Do not misunderstand this to be an act of desperation. I am able to pay rent with my student loans. I'd just rather leverage my advantages:

1. No one depends on me.
2. I have very few possessions.
3. I have no domestic needs beyond broadband internet access, running water, a fridge and range, a cot, and a door or curtain for privacy.

So, why not put rent money in the bank? Is it smart financial planning? Or setting myself up for tension? What do you think?

Since you asked...

Date: 2010-11-12 05:27 pm (UTC)
From: [identity profile] dawnwolf.livejournal.com
The things you have to say about religion online are frequently disrespectful of others' feelings. And you said in a post awhile back that you're having issues with depression and anger. I don't know how you are with being able to respect people's religious views when you are interacting in person, but you might want to think about this in the context of your current mood and reflect on whether or not you'll be willing and able to keep from hurting this woman's feelings.

OTOH, you could use some of your savings to do the things that might help with those mental health issues...

Re: Since you asked...

Date: 2010-11-12 06:08 pm (UTC)
From: [identity profile] matt-arnold.livejournal.com
Thanks very much for bringing this up. It was probably a serious question for you whether it was worth the trouble it would cause you, and for that I thank you.

Of course we come to the issue of goals. I do not believe religious views are deserving of respectful treatment, so that is not a goal of mine. A living space, however, is in my best interest.

Getting along is a goal, but not as important as other goals. I won't adopt a polite pretense. The only time in which I wish to avoid hurting feelings is when it is unintentional and serves no purpose. But I usually accept hurt feelings knowingly, if I feel it was deserved, and when it is a side-effect of asserting my own boundaries. Then I accept the social consequences.

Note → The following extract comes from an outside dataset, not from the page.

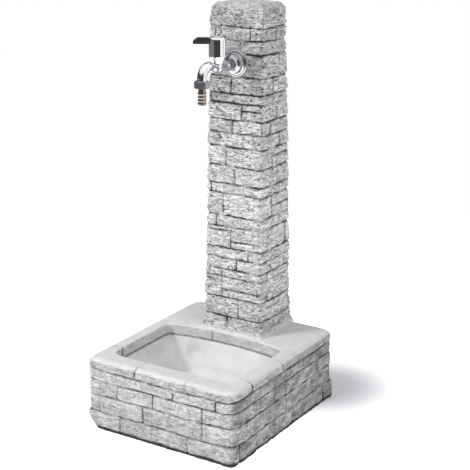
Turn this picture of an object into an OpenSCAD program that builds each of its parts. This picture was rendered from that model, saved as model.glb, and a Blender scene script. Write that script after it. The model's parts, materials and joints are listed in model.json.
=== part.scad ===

In those cases in which I wish to continue to have a relationship of some kind, we simply don't talk about it. The bottom line is that I might wish to ask her if we should make it off-limits to discussion. I am both able and willing to sustain a silence truce in a specific place such as an apartment.

Re: Since you asked...

Date: 2010-11-12 09:20 pm (UTC)
From: [identity profile] dawnwolf.livejournal.com
Thank you for the recognition. It is indeed true that I sat with your post for a few days mulling over just the concern that you've cited. In the end, though, I like you enough to have taken the chance, and it's really cool that your reply has justified my leap of faith (if you'll forgive the term).

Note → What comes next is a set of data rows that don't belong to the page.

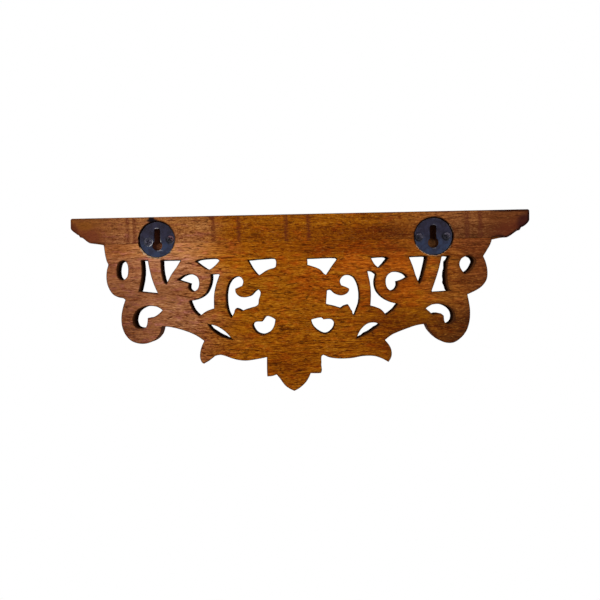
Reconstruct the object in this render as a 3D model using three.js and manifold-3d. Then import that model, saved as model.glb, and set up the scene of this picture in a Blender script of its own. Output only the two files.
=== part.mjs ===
// Wall shelf: a moulded board on a pierced back panel, hung from two keyhole plates.
//
// Frame: +Z up, the wall behind the shelf is the plane Y = 0 and the shelf stands out
// along -Y. The origin is on the wall plane, midway between the two keyholes, at the
// height where the wall screws sit. Lengths are millimetres.

import * as THREE from 'three';
import { mergeVertices } from 'three/addons/utils/BufferGeometryUtils.js';
import Module from 'manifold-3d';

const wasm = await Module();
wasm.setup();

// Board
const BOARD_LENGTH = 381;
const BOARD_DEPTH = 127;
const BOARD_THICKNESS = 22.4;
const TOP_EDGE_RADIUS = 1;

// Moulding under the board's front and ends, from the upright face inwards
const OVOLO_REACH = 6.9;
const OVOLO_DROP = 5.5;
const FILLET_REACH = 1.4;
const FILLET_DROP = 2.4;
const OGEE_REACH = 13.6;
const OGEE_DROP = 5.2;
const TAIL_REACH = 7.2;
const TAIL_DROP = 1.2;
const OVOLO_PULL = [0.08, 0.56];
const OGEE_PULLS = [[0.31, 0.08], [0.46, 0.98]];

// Back panel
const PANEL_DROP = 124.9;
const PANEL_THICKNESS = 15;
const TOP_BAND = 14.6;

// Keyhole plates, let into the back across the joint of board and panel
const HANGER_INSET = 75.7;
const HANGER_DIAMETER = 30;
const HANGER_THICKNESS = 1.6;
const HANGER_SUNK = 0.5;
const RIM_BEVEL = 0.3;
const HANGER_SHIFT = -0.15;
const LEFT_HANGER_MARGIN = 4.3;
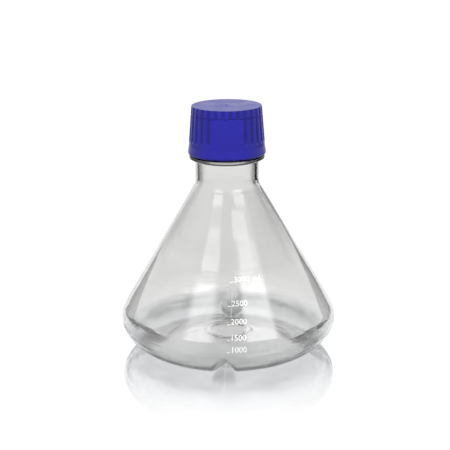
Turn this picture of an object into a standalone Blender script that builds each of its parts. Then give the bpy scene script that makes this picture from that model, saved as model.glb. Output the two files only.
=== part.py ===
"""Baffled shake flask with a screw cap, about three litres.

Metres, +Z up. The flask's axis is the Z axis, its base rests on z = 0 and its graduated front faces -Y.
Three pieces: the blow-moulded vessel, the cap and the seal disc that lies inside the cap.
"""
import math

import bmesh
import bpy
import numpy as np

MM = 0.001

# --- vessel ---------------------------------------------------------------------------------------
BODY_RADIUS = 115.2 * MM        # widest ring
CONE_ANGLE = math.radians(30.2)  # cone wall, measured from the axis
SHOULDER_BEND = 25.8 * MM       # arc from the widest ring up into the cone
HEEL_BEND = 21.3 * MM           # arc from the widest ring down
HEEL_TURN = math.radians(25.2)  # where the heel arc ends, measured down from the horizontal
SOLE_BEND = 41.5 * MM           # larger arc from the heel down to the table
FOOT_WIDTH = 5.6 * MM           # flat annulus that stands on the table
FLOOR_RISE = 10.5 * MM          # how far the floor is pushed up at the middle
DOME_RADIUS = 26.0 * MM         # outside of the moulded ring in the middle of the floor
DOME_FLAT = 17.2 * MM           # flat inside that ring
DOME_SLOPE = 2.8 * MM           # width of each flank of the ring
DOME_RIDGE = 1.6 * MM           # height of that ring over the floor
NECK_RADIUS = 33.35 * MM
NECK_LENGTH = 77.2 * MM         # from where cone and neck would meet, up to the mouth
NECK_BEND = 15.0 * MM           # fillet between cone and neck
BODY_WALL = 1.8 * MM
NECK_WALL = 4.0 * MM
WALL_BLEND = 78.0 * MM          # length of cone over which the wall thickens towards the neck

# --- baffles: inverted V grooves pressed into the base -------------------------------------------
BAFFLE_COUNT = 4
BAFFLE_TURN = math.radians(-2.9)  # the mould's grooves stand a little off the graduated front
BAFFLE_TOP = 29.0 * MM          # height of the groove's ridge at the outer wall
BAFFLE_SLOPE = 0.570            # fall of the ridge line per unit of radius inwards
BAFFLE_FLANK = 1.0              # fall of the groove's flank per unit sideways

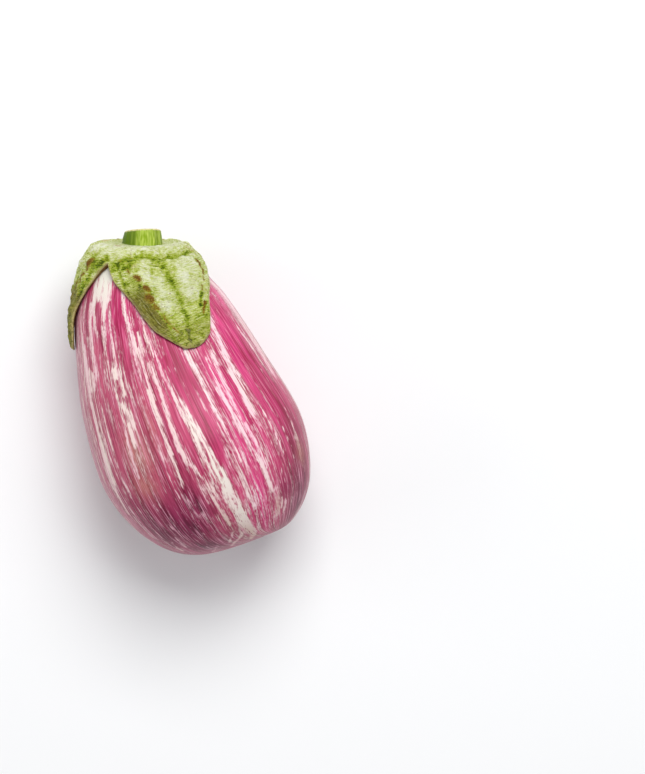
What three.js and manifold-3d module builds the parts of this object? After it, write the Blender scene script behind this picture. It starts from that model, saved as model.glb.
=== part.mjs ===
// A striped eggplant as picked, lying on its side: the fruit, its green cap of five lobes,
// and the cut stub of its stem. Millimetres, +Z up, with the stem towards +Y.
import * as THREE from 'three';
import { mergeVertices } from 'three/addons/utils/BufferGeometryUtils.js';
import Module from 'manifold-3d';

const wasm = await Module();
wasm.setup();

// The fruit, as rings across its length from the blossom end to the stem end: the centre
// of each ring, its radius, and how far its plane has turned towards +X (yaw) and up
// (pitch), in degrees. The neck bends, so the last rings lean.
const RINGS = [
  { y: -72.1, x: 12.2, z: 45.4, radius: 0, yaw: 0, pitch: -3 },
  { y: -69.1, x: 4.4, z: 45.7, radius: 22.4, yaw: 0, pitch: -3 },
  { y: -54.9, x: 1.9, z: 46.2, radius: 37.5, yaw: 0, pitch: -4 },
  { y: -29.4, x: 0.2, z: 45.2, radius: 45.2, yaw: 0, pitch: -5 },
  { y: 3.0, x: -1.1, z: 41.1, radius: 41.5, yaw: 0, pitch: -5 },
  { y: 27.5, x: 0.0, z: 38.9, radius: 35.7, yaw: 2, pitch: -3 },
  { y: 42.8, x: 1.8, z: 38.9, radius: 30.6, yaw: 9.5, pitch: 1 },
  { y: 60.4, x: 6.8, z: 40.3, radius: 19.9, yaw: 22, pitch: 7 },
  { y: 61.1, x: 8.0, z: 40.7, radius: 0, yaw: 24, pitch: 9 },
];
const FRUIT_COLUMNS = 56;
const FRUIT_ROWS = 34;
const FLOOR_BLOCK = 200;

// The cap. An angle is in degrees round the fruit, 0 on top and rising towards +X. A reach
// is how far along the fruit something lies from the stem end, as a share of its length.
const GAP = 0.3;
const CROWN_THICKNESS = 2.8;
const CROWN_ROWS = [0.24, 0.44, 0.6, 0.74, 0.86, 0.94, 1];
const NOTCH_REACH = 0.153;
const CREASE_REACH = 0.137;
const CREASE_WIDTH = 0.012;
const CREASE_DEPTH = 1.6;
const CREASE_ANGLE = 28;
const CREASE_SPREAD = 42;
const LIP_REACH = 0.114;
const LIP_WIDTH = 0.025;
const LIP_HEIGHT = 1.8;
const EDGE_LIFT = 0.6;
const PUCKER_HEIGHT = 0.28;
const PUCKER_LENGTH = 6.5;
const MM_PER_REACH = 148;
const THORN_RADIUS = 2.2;

// Each lobe runs from a notch on its left to the next notch. Its edges are rows of how far
// down the lobe, left angle, right angle, and its section is rows of how far across from
// -1 to 1, height over the skin. The tip is bowed, and leans up towards its right. The
// swell scales the section, in rows of how far down.
const SWELL = [[0, 1], [0.5, 0.96], [0.8, 0.85], [1, 0.7]];
const LOBES = [
  {
    name: 'front',
    reach: 0.464,
    bow: 0.012,
    lean: 0.008,
    columns: 28,
    rows: 17,
    edges: [
      [0, -31.3, 98], [0.07, -27.3, 88], [0.15, -22.4, 79], [0.26, -13.5, 69.5], [0.38, -7.5, 62],
      [0.5, -4.5, 56], [0.63, -2, 50.5], [0.79, 2.5, 45], [0.89, 8.5, 41], [1, 16, 36],
    ],
    section: [
      [-1, 1.6], [-0.8, 2.8], [-0.6, 4.4], [-0.35, 3.6], [0.05, 2.6], [0.45, 3.4],
      [0.8, 3.1], [1, 1.6],
    ],
    thorns: [
      [-4, 0.173, 1.2], [-1, 0.205, 1.3], [3, 0.245, 1.5], [4, 0.285, 1.5], [6, 0.345, 1.2],
      [10, 0.4, 0.9], [59, 0.215, 0.6], [54, 0.262, 0.8], [46, 0.325, 0.8],
      [41, 0.37, 0.7],
    ],
  },
  {
    name: 'right',
    reach: 0.33,
    bow: 0.03,
    lean: 0,
    columns: 12,
    rows: 11,
    edges: [
      [0, 98, 146], [0.12, 111, 143], [0.35, 116, 139], [0.65, 120, 135], [0.88, 123, 132],
      [1, 125, 130],
    ],
    section: [[-1, 1.7], [-0.5, 2.9], [0, 4.2], [0.5, 2.9], [1, 1.7]],
    thorns: [[126, 0.165, 1.1], [129, 0.205, 1.2], [127, 0.25, 0.9]],
  },
  {
    name: 'under',
    reach: 0.315,
    bow: 0.03,
    lean: 0,
    columns: 12,
    rows: 11,
    edges: [
      [0, 146, 192], [0.15, 152, 188], [0.4, 155, 183], [0.7, 160, 178], [0.9, 165, 174],
      [1, 168, 172],
    ],
    section: [[-1, 1.7], [-0.5, 2.7], [0, 3.8], [0.5, 2.7], [1, 1.7]],
    thorns: [[168, 0.17, 1.0], [170, 0.215, 1.0]],
  },
  {
    name: 'hidden',
    reach: 0.34,
    bow: 0.03,
    lean: 0,
    columns: 12,
    rows: 11,
    edges: [
      [0, 192, 240], [0.15, 198, 235], [0.4, 203, 231], [0.7, 208, 226], [0.9, 213, 222],
      [1, 216, 220],
    ],
    section: [[-1, 1.7], [-0.5, 2.8], [0, 4.0], [0.5, 2.8], [1, 1.7]],
    thorns: [[216, 0.165, 1.1], [218, 0.21, 1.2], [217, 0.26, 1.0]],
  },
  {
    name: 'left',
    reach: 0.352,
    bow: 0.012,
    lean: 0,
    columns: 20,
    rows: 14,
    edges: [
      [0, 240, 328.7], [0.1, 243, 320.5], [0.21, 246, 312], [0.32, 249, 303.5], [0.44, 252, 295],
      [0.57, 255.5, 289.5], [0.7, 259, 287], [0.85, 264, 287], [1, 271, 284],
    ],
    section: [[-1, 1.4], [-0.55, 1.6], [-0.05, 2.3], [0.45, 2.5], [1, 1.5]],
    thorns: [
      [305, 0.155, 1.0], [301, 0.185, 1.0], [296, 0.215, 0.9], [289, 0.245, 0.8], [282, 0.285, 0.7],
      [269, 0.245, 0.9], [270, 0.215, 0.7],
    ],
  },
];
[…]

"Of course we come to the issue of goals. I do not believe religious views are deserving of respectful treatment, so that is not a goal of mine."

The problem, though, is whether or not you believe that *people* are deserving of respectful treatment even when they hold views that are opposed to your own. Particularly when it comes to a subject that's as highly subjective as is religion (or politics, or etc...) This is something I've struggled with for years, and I find myself ashamed today of some of the knee-jerk rhetorical brutality I've been willing to resort to when addressing those who hold opinions that are in opposition to my own. John Stewart is increasingly becoming my role model in this regard. But that's another topic entirely.

I also know from hard experience how hard it is to maintain a respectful stance when our neurochemistry is doing the depression tango. The question becomes -- will you be able to maintain the same kind of silence on the topic that you will be asking from her? And will you be able to maintain respect for this person as a person if she "slips" from time to time? If not, don't put yourself or the little old lady through it.